In our educational project the local fosters healthy identity when it is linked to spiritual principles which reframe identity as always provisionally local. Thus the home grown is always a global proposition. The school becomes a garden in which the soul of each child is nurtured into fullness and in which practical skills inform this growth. The logic of liberation in such a context is linked to the learning of such skills. To be skilful means also to be useful and this usefulness is such an important element in building a strong sense of self. Then to link utility, as Neohumanism does, with service expands the heart by making one’s usefulness socially relevant. In this process the deeper skills of unconditional loving and relational reasoning enable the utility of a skill owned by one’s hands to become a skill that empowers a community.

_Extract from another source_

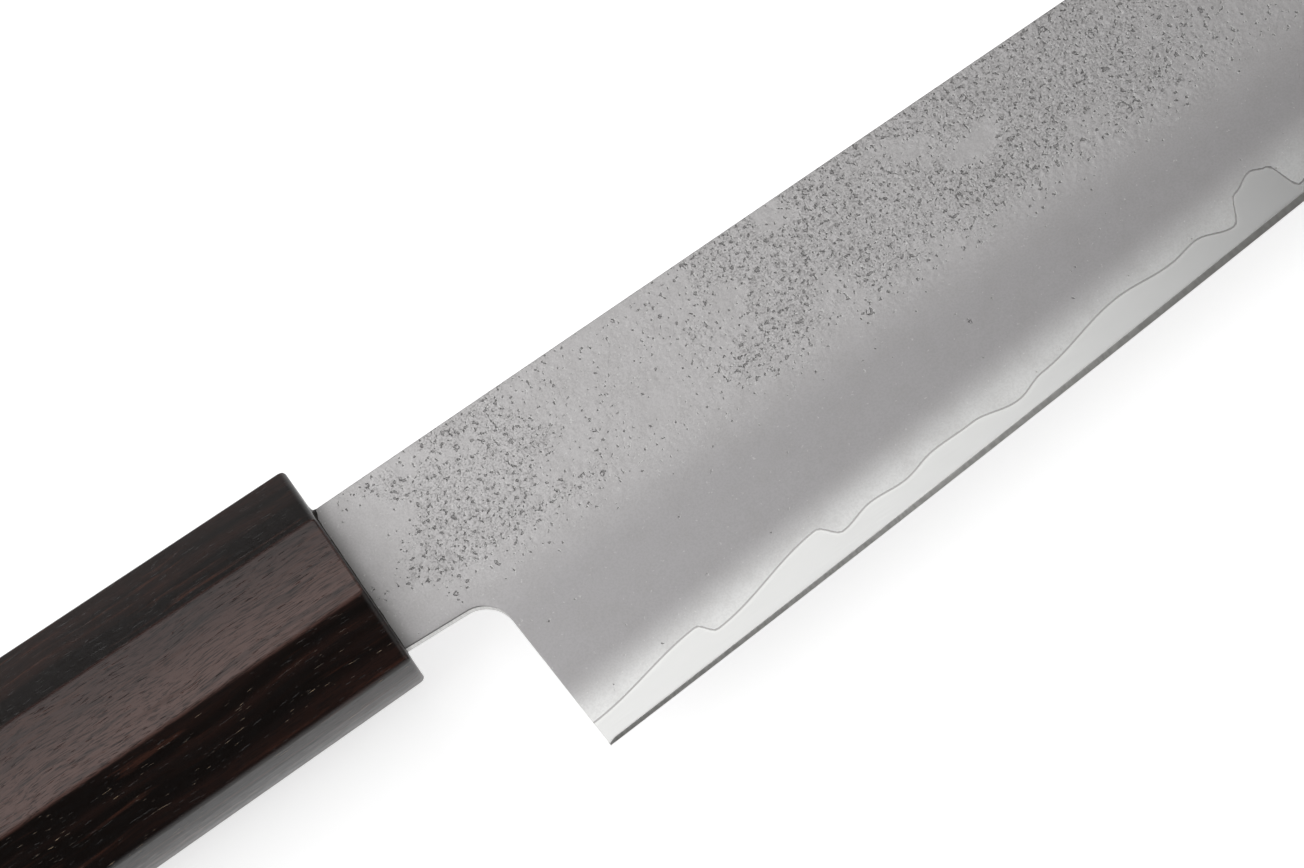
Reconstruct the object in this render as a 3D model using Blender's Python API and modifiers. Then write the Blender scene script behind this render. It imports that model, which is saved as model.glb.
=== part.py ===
"""A sujihiki: a long, narrow slicing knife with a laminated blade and a one-piece octagonal handle.

The knife lies on its left side. +X runs from the butt to the tip, +Y from the edge to
the spine, and +Z out of the right-hand face. The origin is under the middle of the knife.
Sizes are in metres, and MM turns millimetres into metres.
"""

import math

import bmesh
import bpy
from mathutils import Vector

MM = 0.001

# Blade outline: places along the knife start at the handle's front face, and heights
# across it start at the handle's axis
BLADE_LENGTH = 240 * MM
BLADE_HEIGHT = 36 * MM
SPINE_ABOVE_AXIS = 7.5 * MM
NECK_HEIGHT = 16.75 * MM
NECK_LENGTH = 10 * MM
NECK_FALL = 0.5 * MM
CHOIL_RADIUS = 3.4 * MM
HEEL_LEAN = 1.2 * MM
EDGE_LIFT = 12.3 * MM
EDGE_BOW = 3.2 * MM
BELLY_LENGTH = 80 * MM
SPINE_FALL_LENGTH = 100 * MM
TIP_BELOW_SPINE = 4.5 * MM
TIP_HEIGHT = 0.4 * MM
BELLY_POWER = 3.5
SPINE_FALL_POWER = 2.2

# Blade thickness: the spine thins to the tip, and each face is ground in a shallow bow
# from the spine down to the small bevel of the cutting edge
SPINE_THICKNESS = 2.0 * MM
TIP_THICKNESS = 0.6 * MM
SHOULDER_THICKNESS = 0.34 * MM
BEVEL_HEIGHT = 0.75 * MM
BEVEL_START = 1.0 * MM
EDGE_THICKNESS = 0.02 * MM
THINNING_POWER = 2.0
GRIND_POWER = 1.7

# Lamination: the grinding bares the hard core along a wavy line just above the edge. Each
# pair is a dip or a crest of that line: how far it lies past the heel, and how far above
# the edge. Past the last pair the line runs back through them and then on again.
LINE_FOLDS = (
    (0 * MM, 2.8 * MM),
    (12.4 * MM, 4.2 * MM),
    (15.0 * MM, 2.8 * MM),
    (26.6 * MM, 4.6 * MM),
    (30.8 * MM, 2.8 * MM),
    (34.0 * MM, 3.3 * MM),
    (38.0 * MM, 2.9 * MM),
    (42.0 * MM, 3.5 * MM),
    (46.5 * MM, 3.3 * MM),
    (51.6 * MM, 2.2 * MM),
    (55.0 * MM, 2.9 * MM),
    (65.0 * MM, 4.1 * MM),
    (71.5 * MM, 3.4 * MM),
    (74.5 * MM, 3.7 * MM),
    (77.5 * MM, 3.2 * MM),
    (83.0 * MM, 5.5 * MM),
    (90.0 * MM, 3.3 * MM),
)
LEFT_LINE_SHIFT = 58 * MM
CLADDING_END_THICKNESS = 0.015 * MM
WELD_LINE = 0.01 * MM

# Tang: the neck keeps its height a little way into the handle, then steps in and tapers
TANG_LENGTH = 95 * MM
SHOULDER_DEPTH = 8 * MM
SHOULDER_STEP = 1.5 * MM
TANG_END_HEIGHT = 6 * MM

# Handle: an upright octagon that grows from its front face to its butt
HANDLE_LENGTH = 138 * MM
FRONT_HEIGHT = 22.9 * MM
FRONT_WIDTH = 19.75 * MM
FRONT_SIDE_FLAT = 8.6 * MM
FRONT_TOP_FLAT = 10.1 * MM
BUTT_HEIGHT = 26.5 * MM
BUTT_WIDTH = 23.0 * MM
BUTT_SIDE_FLAT = 9.4 * MM
BUTT_TOP_FLAT = 11.6 * MM
END_ROUNDING = 0.9 * MM
FACET_EASING = 0.25 * MM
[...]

Neohumanist educational projects are cosmolocal initiatives which foster global consciousness whilst attending to the immediate needs of students, their families and the broader community. How this work of learning occurs depends on the local context but should never be defined by that context. Education systems vary widely from place to place as do the resources available to schools and communities. What is a constant is the human spirit and its desire for liberation from the narrow bondages imposed by sectarian and fragmented consciousness and the vested interests that benefit from disarray and confusion. Today we are at the growing edge of consciousness and the pressure is on us all to grow our neohumanist education story, to nurture a vision of a healthy and diverse society which holds universal values whilst honouring the unique expression we all bring to that story. There is no one future before us – there are many futures and each one is rich with promise.